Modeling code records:

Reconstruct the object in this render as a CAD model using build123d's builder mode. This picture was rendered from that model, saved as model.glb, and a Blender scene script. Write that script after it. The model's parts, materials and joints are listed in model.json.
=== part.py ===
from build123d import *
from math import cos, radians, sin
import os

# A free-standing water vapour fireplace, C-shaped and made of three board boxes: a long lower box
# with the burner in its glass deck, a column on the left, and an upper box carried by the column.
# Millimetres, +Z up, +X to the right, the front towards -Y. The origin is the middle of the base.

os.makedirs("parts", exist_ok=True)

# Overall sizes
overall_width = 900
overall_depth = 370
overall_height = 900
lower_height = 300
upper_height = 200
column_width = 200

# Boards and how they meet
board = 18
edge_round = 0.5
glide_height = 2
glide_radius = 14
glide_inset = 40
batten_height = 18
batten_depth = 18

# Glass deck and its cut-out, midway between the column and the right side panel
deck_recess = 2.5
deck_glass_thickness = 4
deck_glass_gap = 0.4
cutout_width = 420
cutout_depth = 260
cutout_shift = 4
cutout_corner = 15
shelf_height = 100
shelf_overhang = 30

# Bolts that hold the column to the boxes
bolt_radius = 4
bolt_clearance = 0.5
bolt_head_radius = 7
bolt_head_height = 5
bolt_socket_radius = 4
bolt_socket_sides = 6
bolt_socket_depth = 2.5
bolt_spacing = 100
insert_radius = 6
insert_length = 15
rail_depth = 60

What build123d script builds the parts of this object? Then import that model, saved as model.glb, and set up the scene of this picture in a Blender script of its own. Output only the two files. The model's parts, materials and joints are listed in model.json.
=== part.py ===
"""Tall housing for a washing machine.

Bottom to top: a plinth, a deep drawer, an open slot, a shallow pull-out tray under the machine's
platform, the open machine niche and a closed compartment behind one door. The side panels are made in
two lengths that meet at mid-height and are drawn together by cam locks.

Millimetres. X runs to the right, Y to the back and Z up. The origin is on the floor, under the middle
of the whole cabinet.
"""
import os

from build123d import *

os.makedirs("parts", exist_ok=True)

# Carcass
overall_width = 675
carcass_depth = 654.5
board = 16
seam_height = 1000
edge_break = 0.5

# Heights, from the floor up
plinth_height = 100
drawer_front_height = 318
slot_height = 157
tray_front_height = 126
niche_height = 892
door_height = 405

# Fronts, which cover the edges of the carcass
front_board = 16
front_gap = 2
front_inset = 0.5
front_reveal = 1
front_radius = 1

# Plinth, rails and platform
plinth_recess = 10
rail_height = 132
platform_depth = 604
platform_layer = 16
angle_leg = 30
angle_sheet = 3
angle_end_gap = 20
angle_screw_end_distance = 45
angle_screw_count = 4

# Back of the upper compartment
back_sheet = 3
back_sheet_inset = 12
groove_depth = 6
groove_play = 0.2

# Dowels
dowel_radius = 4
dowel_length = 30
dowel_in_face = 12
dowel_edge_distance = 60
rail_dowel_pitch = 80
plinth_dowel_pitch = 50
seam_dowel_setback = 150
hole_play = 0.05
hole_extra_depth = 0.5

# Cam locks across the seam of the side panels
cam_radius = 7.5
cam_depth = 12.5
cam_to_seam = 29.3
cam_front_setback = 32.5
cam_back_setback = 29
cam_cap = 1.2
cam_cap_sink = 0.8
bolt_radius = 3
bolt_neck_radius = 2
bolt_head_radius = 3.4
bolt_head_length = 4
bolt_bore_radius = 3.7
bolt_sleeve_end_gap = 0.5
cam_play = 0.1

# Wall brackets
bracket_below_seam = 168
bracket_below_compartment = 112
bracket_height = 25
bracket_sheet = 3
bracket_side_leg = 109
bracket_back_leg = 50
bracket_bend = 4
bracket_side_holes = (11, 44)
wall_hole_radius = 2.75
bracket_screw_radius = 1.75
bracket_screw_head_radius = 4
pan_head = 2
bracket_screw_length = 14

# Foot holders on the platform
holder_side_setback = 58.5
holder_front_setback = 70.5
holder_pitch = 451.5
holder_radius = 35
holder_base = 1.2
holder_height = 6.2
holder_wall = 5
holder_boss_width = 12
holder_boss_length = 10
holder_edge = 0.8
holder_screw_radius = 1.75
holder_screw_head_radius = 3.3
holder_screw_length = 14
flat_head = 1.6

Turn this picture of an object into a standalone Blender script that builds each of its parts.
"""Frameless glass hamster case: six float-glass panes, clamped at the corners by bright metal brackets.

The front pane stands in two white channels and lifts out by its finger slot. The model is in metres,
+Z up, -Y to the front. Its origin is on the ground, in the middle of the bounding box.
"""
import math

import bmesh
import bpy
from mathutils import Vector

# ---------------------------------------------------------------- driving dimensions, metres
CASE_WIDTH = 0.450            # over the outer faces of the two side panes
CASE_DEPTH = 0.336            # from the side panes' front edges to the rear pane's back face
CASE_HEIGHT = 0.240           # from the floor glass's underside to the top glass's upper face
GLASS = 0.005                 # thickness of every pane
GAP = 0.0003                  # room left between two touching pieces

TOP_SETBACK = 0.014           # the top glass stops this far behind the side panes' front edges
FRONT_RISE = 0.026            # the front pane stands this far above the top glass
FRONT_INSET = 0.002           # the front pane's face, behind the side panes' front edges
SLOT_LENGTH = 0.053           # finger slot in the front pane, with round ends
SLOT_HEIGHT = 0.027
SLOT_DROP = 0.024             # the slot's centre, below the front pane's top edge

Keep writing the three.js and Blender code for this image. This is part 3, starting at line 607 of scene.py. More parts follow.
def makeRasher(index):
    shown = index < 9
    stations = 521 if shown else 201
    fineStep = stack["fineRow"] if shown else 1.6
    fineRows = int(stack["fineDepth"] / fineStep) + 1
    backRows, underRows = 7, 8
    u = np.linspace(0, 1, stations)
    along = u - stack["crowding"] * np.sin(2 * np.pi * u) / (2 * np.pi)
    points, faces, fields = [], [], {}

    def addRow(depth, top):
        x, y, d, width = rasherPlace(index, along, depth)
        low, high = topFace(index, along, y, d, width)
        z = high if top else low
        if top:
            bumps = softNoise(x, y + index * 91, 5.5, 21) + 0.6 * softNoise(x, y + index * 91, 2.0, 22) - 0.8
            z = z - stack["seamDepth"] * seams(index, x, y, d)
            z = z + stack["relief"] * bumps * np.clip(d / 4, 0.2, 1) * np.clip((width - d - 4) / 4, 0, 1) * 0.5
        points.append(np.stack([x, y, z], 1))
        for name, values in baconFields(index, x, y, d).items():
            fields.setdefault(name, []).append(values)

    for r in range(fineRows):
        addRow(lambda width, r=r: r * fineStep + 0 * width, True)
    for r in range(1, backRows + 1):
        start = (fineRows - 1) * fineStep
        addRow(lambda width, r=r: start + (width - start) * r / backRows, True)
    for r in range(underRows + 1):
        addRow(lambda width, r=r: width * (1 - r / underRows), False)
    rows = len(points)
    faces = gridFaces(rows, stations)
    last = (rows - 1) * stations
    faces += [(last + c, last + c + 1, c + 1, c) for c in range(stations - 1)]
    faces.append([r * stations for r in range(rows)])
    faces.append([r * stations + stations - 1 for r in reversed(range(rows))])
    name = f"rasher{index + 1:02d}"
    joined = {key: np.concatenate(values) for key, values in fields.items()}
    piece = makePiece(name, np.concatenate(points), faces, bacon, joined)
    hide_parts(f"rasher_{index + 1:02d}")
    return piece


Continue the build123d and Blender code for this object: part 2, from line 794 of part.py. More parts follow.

Problem requirements = In the listing above, find the line with "Turn this picture" and the line with "GAP = 0.0003", then print exactly those two lines and every line between them, and nothing more.

Final result =
Turn this picture of an object into a standalone Blender script that builds each of its parts.
"""Frameless glass hamster case: six float-glass panes, clamped at the corners by bright metal brackets.

The front pane stands in two white channels and lifts out by its finger slot. The model is in metres,
+Z up, -Y to the front. Its origin is on the ground, in the middle of the bounding box.
"""
import math

import bmesh
import bpy
from mathutils import Vector

# ---------------------------------------------------------------- driving dimensions, metres
CASE_WIDTH = 0.450            # over the outer faces of the two side panes
CASE_DEPTH = 0.336            # from the side panes' front edges to the rear pane's back face
CASE_HEIGHT = 0.240           # from the floor glass's underside to the top glass's upper face
GLASS = 0.005                 # thickness of every pane
GAP = 0.0003                  # room left between two touching pieces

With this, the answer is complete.